When Transformer works with a Spark installation that runs on a cluster, the Spark cluster must be
able to access Transformer to
send the status, metrics, and offsets for running pipelines.
Note: Granting the Spark cluster access to
Transformer involves configuring the default
Transformer URL. When needed, you can configure a
cluster
callback URL for a pipeline to override the default URL.
-
When using one of the cloud service provider integrations that StreamSets provides, such as an Amazon EC2 or a Google Compute Engine (GCE) deployment,
locate the public IP address of the provisioned instance.
-
Launch the deployment to provision the instance.
-
Use the console for your cloud service provider to locate the
provisioned instance.
-
Copy the public IP address of the instance.
-
In Control Hub, edit the deployment. In the
Configure Engine section, click Advanced
Configuration.

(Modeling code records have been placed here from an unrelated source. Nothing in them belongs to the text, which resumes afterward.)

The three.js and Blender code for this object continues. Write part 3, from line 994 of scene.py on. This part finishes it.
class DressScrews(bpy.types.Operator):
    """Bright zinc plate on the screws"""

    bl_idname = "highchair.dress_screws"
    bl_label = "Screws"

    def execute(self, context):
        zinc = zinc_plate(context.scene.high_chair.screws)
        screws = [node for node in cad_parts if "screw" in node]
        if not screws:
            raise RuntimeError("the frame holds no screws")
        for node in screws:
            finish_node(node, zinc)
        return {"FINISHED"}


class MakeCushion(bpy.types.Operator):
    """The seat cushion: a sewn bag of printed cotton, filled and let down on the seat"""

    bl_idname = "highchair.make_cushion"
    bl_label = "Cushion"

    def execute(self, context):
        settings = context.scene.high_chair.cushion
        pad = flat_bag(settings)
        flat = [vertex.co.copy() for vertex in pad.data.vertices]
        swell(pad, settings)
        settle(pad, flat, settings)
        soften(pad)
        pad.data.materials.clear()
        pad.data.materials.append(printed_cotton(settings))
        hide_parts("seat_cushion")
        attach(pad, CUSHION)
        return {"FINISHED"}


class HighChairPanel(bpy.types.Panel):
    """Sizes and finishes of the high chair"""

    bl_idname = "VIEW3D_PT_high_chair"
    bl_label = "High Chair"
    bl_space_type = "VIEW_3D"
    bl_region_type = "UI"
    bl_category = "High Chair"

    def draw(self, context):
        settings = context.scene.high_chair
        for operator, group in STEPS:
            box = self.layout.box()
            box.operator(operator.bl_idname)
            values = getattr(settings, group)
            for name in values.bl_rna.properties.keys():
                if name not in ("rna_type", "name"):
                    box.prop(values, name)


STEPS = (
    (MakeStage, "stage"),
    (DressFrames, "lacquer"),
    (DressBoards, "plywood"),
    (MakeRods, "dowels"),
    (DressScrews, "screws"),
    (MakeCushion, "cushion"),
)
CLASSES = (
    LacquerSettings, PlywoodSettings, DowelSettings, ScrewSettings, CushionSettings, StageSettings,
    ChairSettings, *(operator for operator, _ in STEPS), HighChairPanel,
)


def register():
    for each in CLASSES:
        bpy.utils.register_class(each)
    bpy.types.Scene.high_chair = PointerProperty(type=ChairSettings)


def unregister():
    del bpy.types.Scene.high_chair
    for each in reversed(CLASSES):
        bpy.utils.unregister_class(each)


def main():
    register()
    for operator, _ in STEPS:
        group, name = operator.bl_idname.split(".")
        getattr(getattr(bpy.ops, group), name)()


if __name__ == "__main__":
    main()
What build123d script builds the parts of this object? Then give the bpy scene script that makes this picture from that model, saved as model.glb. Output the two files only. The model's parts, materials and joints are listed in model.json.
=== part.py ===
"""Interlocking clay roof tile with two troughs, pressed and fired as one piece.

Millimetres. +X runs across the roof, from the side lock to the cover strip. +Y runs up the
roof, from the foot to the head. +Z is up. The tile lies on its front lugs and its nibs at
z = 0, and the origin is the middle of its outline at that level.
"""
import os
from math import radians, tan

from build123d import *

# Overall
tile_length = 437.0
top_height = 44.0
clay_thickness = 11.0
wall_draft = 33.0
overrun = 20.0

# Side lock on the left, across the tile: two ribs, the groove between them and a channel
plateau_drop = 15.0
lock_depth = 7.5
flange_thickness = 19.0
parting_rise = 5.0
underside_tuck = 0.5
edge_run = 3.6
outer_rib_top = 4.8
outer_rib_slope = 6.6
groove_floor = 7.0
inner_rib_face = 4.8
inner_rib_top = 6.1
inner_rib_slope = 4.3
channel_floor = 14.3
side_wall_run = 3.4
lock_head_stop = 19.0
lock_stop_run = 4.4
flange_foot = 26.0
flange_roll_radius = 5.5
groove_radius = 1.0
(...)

Then, click Transformer
Configuration.
-
Uncomment the
transformer.base.http.url
property and set it to
the Transformer URL.
For example, if using an EC2 or GCE deployment with the default Transformer port, use the public IP address that you copied from the cloud service
provider console to define the property as follows:
transformer.base.http.url=http://<IP address>:19630
If using a self-managed deployment with the default Transformer port on a host machine named myhost, define the
property as follows:
transformer.base.http.url=http://myhost:19630
Important: If a self-managed Transformer runs on a cloud-computing
platform, define the publicly accessible URL to that instance.
-
Save the changes to the deployment and restart all engine
instances.
-
Grant the Spark cluster access to Transformer at this URL.
For information about granting the Spark cluster access to other machines,
see the documentation for your Spark vendor.